SNIFFING FOR STORIES

This is our back alley. This is a walk we walk everyday. It's a long block. Five minutes from bottom to top. Six if you walk slowly. Seven if you walk as if intent on studying every scent. Eight-and-a-half years if you're sniffing for stories.

We take other walks besides this one, but lets say we don't. Let's say our dog walks us up and down this alleyway three times a day. That's eight-and-a-half years of up and eight-and-a-half years of down. Nine thousand three hundred laps of toenails clicking on cracked concrete. Trail zigzagging, long tail wagging, long tongue lolling, dog tags clacking. Ears open, eyes darting, nose to the ground.

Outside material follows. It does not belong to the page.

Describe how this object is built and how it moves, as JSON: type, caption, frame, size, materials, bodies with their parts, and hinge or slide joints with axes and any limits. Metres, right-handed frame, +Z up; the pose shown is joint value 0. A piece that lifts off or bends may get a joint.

Our dog is medium, that's what they alley kids say. He's a medium dog with an orange ball. Maybe you've met him. He knows people that we don't. Once we overheard a man at a dinner party talking about The Dog with the Orange Ball.

We said: That's our dog!

He said: That's Crazy!

He's never even seen our dog, but his daughter knows the sound of our dog's dog tags. He lifts her up so she can watch The Dog with the Orange Ball running up the alley. We've since glimpsed her pixie head peeking over their high fence.

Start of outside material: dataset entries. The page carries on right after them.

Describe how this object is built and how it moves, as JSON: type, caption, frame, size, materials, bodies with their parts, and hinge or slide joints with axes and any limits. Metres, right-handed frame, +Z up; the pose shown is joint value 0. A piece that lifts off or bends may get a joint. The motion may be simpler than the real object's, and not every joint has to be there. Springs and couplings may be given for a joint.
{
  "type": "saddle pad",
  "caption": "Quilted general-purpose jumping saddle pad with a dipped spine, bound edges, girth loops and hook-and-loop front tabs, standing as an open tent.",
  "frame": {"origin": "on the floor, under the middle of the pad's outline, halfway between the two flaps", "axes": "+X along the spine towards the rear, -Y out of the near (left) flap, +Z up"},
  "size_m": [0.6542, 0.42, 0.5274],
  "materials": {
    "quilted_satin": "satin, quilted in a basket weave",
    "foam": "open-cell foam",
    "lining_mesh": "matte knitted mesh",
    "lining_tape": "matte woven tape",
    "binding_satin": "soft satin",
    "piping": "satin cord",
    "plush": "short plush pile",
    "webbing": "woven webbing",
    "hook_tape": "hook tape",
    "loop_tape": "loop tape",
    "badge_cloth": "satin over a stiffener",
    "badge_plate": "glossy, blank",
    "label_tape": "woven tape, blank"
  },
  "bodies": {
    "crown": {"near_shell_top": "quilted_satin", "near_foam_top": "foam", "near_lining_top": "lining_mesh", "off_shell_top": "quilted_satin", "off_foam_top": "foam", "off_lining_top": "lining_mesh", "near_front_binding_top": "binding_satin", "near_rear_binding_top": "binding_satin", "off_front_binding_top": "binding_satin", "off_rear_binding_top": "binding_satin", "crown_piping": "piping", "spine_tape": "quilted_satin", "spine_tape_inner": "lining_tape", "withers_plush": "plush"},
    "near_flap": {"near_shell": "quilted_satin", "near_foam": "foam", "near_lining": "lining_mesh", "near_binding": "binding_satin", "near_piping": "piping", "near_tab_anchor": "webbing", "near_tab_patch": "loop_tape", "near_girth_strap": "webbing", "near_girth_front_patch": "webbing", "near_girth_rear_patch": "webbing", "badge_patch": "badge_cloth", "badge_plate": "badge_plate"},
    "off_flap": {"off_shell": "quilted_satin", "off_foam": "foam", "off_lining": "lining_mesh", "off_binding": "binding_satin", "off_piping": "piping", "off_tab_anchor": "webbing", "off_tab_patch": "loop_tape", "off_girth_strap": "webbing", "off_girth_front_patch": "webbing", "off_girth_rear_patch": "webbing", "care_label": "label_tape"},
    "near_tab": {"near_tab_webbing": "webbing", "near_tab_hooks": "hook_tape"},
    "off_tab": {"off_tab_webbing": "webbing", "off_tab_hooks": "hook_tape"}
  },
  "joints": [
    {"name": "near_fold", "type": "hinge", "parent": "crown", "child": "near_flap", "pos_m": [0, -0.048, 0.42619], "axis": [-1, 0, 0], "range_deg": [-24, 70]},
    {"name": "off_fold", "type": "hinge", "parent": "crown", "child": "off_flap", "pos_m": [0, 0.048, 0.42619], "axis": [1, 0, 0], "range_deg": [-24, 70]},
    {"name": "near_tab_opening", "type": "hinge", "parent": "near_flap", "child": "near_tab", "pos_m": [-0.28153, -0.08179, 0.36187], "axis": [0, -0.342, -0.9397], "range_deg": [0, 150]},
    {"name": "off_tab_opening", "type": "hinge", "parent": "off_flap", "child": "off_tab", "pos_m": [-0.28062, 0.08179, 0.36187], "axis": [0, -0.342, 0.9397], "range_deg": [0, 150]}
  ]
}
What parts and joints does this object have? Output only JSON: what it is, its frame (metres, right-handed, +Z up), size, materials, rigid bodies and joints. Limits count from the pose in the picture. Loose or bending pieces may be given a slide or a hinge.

We throw the orange ball and our dog brings it back to us.

We throw the orange ball and our dog brings it back.

We throw the orange ball and he chases and sometimes we miss. Eight-and-a-half years and it's hard to say how many orange balls we've sent sailing over cinder block fences into thigh-high tomatoes or sunk into knee-deep snow. Sorry if we've ever snuck into your yard in an attempt to retrieve the ball de jour. Dogs know nothing of private property.

Nine thousand three hundred plastic bags protruding from our pockets we've braved eight-and-a-half blizzard seasons, the wind in our ears. We've waded through the slush and shit of eight-and a half springs. We've scavenged our way through heaps of moving day garbage, cut our feet on broken glass and sneezed at renovation rubble. Ours is not the nicest alley in the neighbourhood, but it's not the worst one either. We snap off spring sprigs of low-slung lilacs and pluck blackberries through diamond-back fences. We pilfer other dogs' balls from other dogs' yards; run wild past wildflowers, weeds and fallen leaves, so free we set the whole alley barking.

Nine thousand three hundred laps of this alleyway works out to around a hundred and thirty thousand minutes. If we walk slowly.

We walk as if intent on studying every scent.

We try to see things from the dog's eye view. We read between these long lines of peeling-paint fences spray-painted with bright abstractions and draped with trailing vines. Chasing stories changing from minute to minute, we never want the alleyway to end.